** start of Source data **

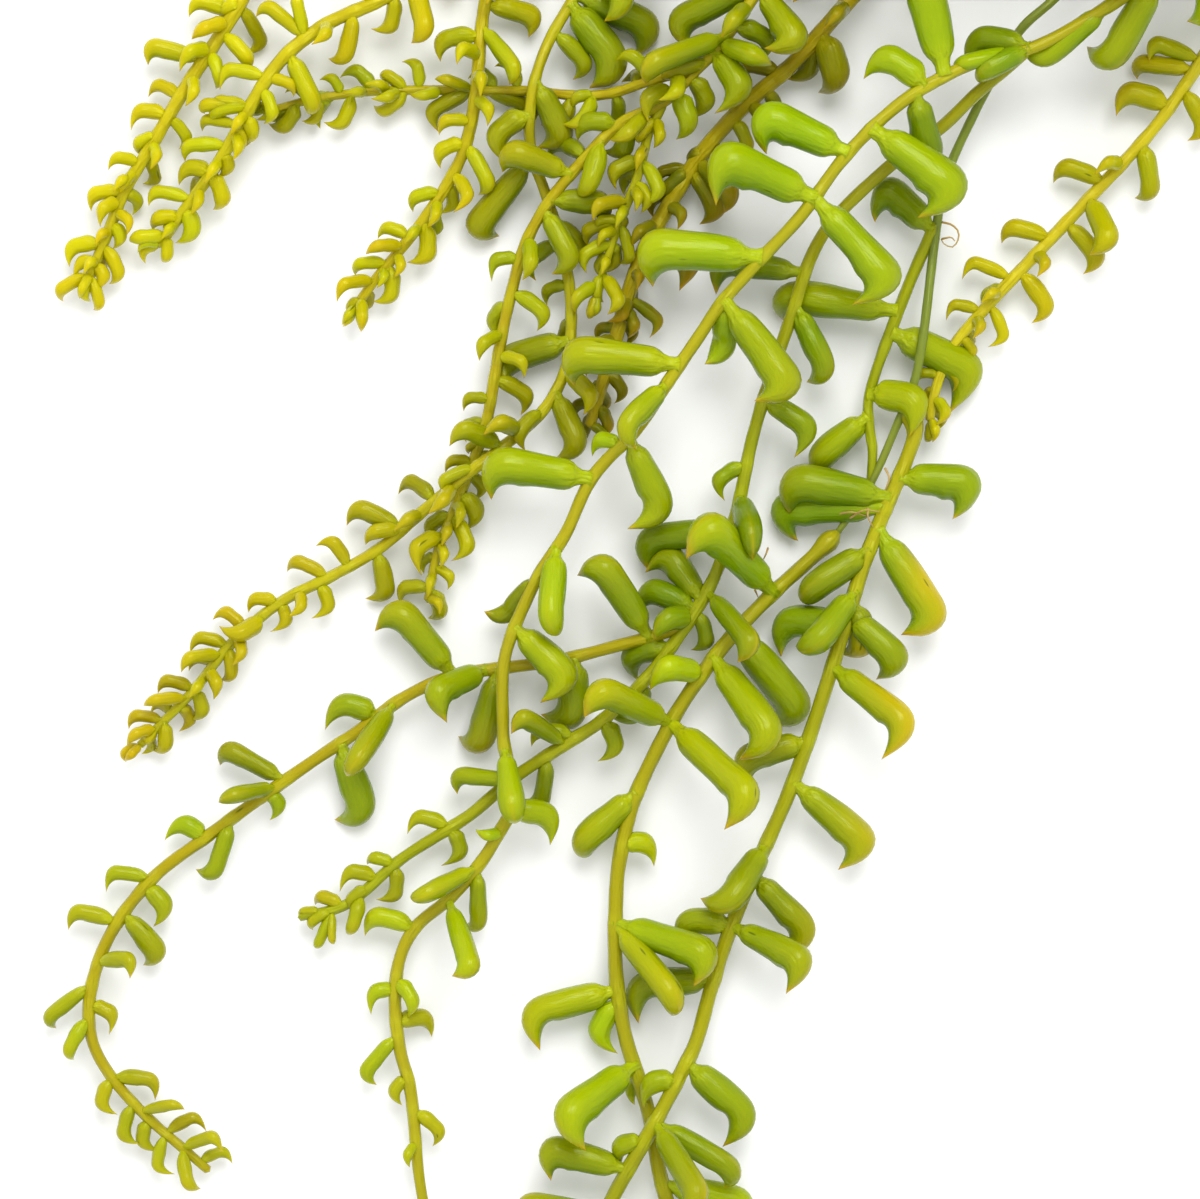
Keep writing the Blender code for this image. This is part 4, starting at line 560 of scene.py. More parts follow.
def alongCurve(points):
    # the way from the start to each point
    return np.concatenate([[0.0], np.cumsum(steps(points))])


def photoScale(height):
    # the width of one of the photo's pixels at this height
    return view["pixelSize"] * (view["height"] - height) / (view["height"] - view["planeHeight"])


def place(pixelX, pixelY, height):
    # the point at this height that shows at a pixel of the photo
    across, down = (np.array([pixelX, pixelY]) - view["middle"]) * photoScale(height)
    return np.array([photoMiddle[0] + across, photoMiddle[1] - down, height])


def pixelsOf(points):
    return (points[:, :2] - photoMiddle) * [1, -1] / photoScale(points[:, 2:3]) + view["middle"]


def roundPot(radius, angle, height):
    turn = math.radians(angle)
    return np.array([radius * math.cos(turn), radius * math.sin(turn), height]) * mm


def routePoints(route):
    # heights that the route leaves out are interpolated along it
    flat = np.array([point[:2] for point in route], float)
    along = alongCurve(flat)
    known = [index for index, point in enumerate(route) if len(point) == 3]
    heights = np.interp(along, along[known], [route[index][2] * mm for index in known])
    return [place(x, y, height) for (x, y), height in zip(flat, heights)]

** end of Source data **

What is being asked:
Extract, word for word, each line of the listing above.

Full output:
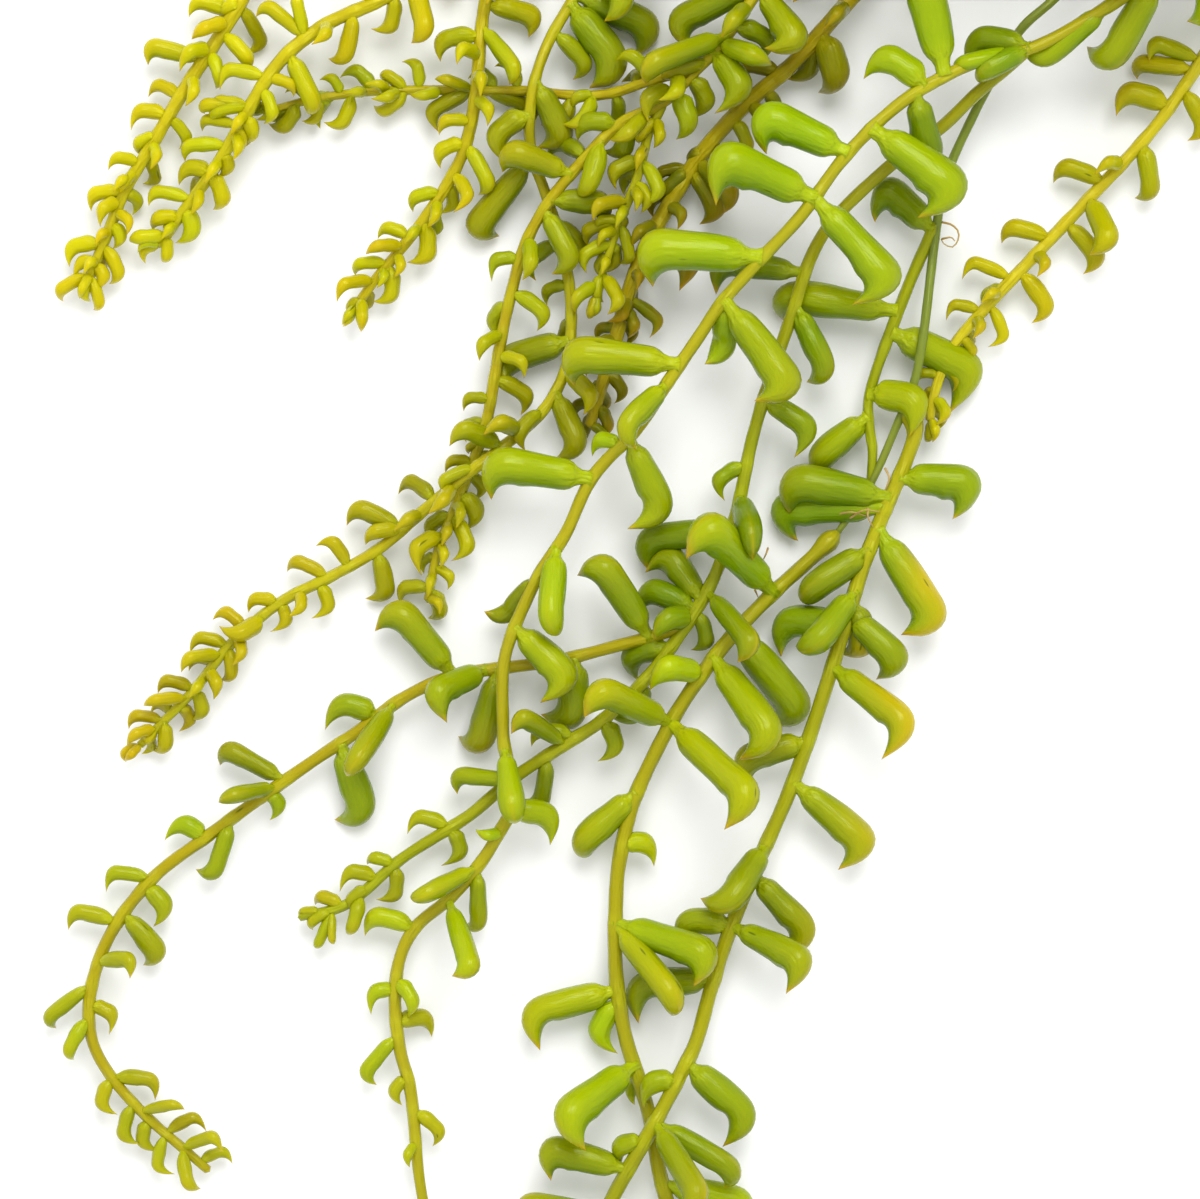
Keep writing the Blender code for this image. This is part 4, starting at line 560 of scene.py. More parts follow.
def alongCurve(points):
    # the way from the start to each point
    return np.concatenate([[0.0], np.cumsum(steps(points))])


def photoScale(height):
    # the width of one of the photo's pixels at this height
    return view["pixelSize"] * (view["height"] - height) / (view["height"] - view["planeHeight"])


def place(pixelX, pixelY, height):
    # the point at this height that shows at a pixel of the photo
    across, down = (np.array([pixelX, pixelY]) - view["middle"]) * photoScale(height)
    return np.array([photoMiddle[0] + across, photoMiddle[1] - down, height])


def pixelsOf(points):
    return (points[:, :2] - photoMiddle) * [1, -1] / photoScale(points[:, 2:3]) + view["middle"]


def roundPot(radius, angle, height):
    turn = math.radians(angle)
    return np.array([radius * math.cos(turn), radius * math.sin(turn), height]) * mm


def routePoints(route):
    # heights that the route leaves out are interpolated along it
    flat = np.array([point[:2] for point in route], float)
    along = alongCurve(flat)
    known = [index for index, point in enumerate(route) if len(point) == 3]
    heights = np.interp(along, along[known], [route[index][2] * mm for index in known])
    return [place(x, y, height) for (x, y), height in zip(flat, heights)]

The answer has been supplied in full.